Allora, dobbiamo chiederci da cosa origini la diversità dell’Italia, su questo tema della nascita di un orientamento movimentista, che decostruisce la funzione dei Partiti e del loro ruolo. Il sillogismo che ne discende individua nell’inettitudine della politica, nel gruppo dirigente, nelle aristocrazie che si sono impossessate dei Partiti, il fallimento del soggetto politico, che si è trasformato nel fallimento dei partiti.

In questa sede non è possibile cedere alla tentazione di aprire un filone di ricerca finalizzata alla comprensione dei processi sociali e politici che hanno determinato la fine dei partiti tradizionali, il superamento delle loro ideologie, l’obliterazione delle loro idee, poichè, come in un procedere apotropaico sono le oligarchie del potere politico a spezzare ogni legame con le masse, i cittadini. Si tratta di rendere evidente, non appena ci si svegli dal sonno della ragione, indotto artificialmente dai media e dalle èlite intellettuali al servizio dell’informazione, come le vecchie ed eterne questioni divengano attuali, così i conti richiedono di essere fatti mettendo in atto il tentativo di tradurre in politica e nella realtà sociale i valori della modernità.

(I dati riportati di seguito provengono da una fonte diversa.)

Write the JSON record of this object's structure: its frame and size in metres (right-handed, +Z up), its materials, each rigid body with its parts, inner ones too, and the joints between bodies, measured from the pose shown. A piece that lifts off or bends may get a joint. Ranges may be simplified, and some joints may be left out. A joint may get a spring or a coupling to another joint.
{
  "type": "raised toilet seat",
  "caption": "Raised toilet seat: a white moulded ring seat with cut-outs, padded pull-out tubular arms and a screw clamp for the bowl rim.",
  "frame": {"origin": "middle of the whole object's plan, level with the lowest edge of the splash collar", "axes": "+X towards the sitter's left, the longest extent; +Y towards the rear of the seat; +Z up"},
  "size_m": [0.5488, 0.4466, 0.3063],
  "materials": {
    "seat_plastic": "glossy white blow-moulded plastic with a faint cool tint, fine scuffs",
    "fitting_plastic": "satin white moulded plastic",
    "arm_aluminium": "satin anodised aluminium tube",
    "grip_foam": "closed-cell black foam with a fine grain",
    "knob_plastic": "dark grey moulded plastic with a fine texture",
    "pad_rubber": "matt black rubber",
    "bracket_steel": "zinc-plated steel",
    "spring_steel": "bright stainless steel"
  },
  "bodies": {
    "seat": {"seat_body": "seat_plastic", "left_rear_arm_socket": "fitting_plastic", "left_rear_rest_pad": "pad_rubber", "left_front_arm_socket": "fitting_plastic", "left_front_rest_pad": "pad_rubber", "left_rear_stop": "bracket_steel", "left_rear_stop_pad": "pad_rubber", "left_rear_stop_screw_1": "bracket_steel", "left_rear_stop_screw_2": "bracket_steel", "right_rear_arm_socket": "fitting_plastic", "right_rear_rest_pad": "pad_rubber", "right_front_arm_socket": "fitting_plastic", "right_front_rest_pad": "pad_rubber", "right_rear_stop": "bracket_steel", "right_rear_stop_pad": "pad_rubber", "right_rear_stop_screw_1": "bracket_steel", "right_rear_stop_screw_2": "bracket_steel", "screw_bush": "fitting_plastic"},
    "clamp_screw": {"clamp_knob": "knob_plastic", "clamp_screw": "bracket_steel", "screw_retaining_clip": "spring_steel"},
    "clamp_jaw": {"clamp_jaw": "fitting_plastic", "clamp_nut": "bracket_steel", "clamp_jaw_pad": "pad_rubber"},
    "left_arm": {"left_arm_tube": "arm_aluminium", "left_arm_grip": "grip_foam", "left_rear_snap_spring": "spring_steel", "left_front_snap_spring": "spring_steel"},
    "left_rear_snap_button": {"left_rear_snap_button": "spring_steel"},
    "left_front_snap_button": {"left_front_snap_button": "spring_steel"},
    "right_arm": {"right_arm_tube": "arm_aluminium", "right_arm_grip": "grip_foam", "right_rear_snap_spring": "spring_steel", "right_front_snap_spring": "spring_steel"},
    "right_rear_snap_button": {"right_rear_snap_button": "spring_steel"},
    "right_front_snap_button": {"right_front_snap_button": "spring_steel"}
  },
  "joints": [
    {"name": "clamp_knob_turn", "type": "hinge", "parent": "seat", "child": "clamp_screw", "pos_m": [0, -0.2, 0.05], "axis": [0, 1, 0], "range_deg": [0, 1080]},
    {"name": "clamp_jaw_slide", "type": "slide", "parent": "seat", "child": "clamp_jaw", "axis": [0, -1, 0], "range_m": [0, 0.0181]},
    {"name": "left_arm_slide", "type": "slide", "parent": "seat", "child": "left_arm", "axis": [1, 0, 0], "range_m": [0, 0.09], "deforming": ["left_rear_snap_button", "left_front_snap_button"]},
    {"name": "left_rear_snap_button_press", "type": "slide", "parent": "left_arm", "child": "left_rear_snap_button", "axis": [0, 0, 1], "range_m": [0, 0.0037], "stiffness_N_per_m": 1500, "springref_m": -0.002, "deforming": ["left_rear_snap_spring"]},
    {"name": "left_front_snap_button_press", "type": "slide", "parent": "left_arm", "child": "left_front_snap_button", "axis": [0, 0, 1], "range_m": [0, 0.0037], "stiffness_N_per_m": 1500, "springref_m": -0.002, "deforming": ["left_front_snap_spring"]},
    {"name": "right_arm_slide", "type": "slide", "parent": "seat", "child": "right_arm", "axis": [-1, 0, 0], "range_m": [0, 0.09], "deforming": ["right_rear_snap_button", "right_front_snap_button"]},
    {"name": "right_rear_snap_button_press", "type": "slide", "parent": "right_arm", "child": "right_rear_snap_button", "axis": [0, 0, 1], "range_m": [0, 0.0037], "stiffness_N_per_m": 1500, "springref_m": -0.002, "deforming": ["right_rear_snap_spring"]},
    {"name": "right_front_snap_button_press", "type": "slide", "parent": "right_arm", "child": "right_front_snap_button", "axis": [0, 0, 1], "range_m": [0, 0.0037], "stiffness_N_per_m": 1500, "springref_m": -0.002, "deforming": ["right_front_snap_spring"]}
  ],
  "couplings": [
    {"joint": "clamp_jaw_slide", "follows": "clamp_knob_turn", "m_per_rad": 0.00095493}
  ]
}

Nella paralisi dell’azione politica che si è costretti a registrare, a cui si associa la mancanza d’immaginazione e di prospettive, le risposte politiche di questo presente storico sono gli archetipi di un atteggiamento “astorico”, per cui si finisce con l’esaltare sia la perdita del valore educativo/gnoseologico del rapporto con il passato, sia la rinuncia a pensare ad un futuro inteso come storia da costruire da parte di tutti e di ognuno.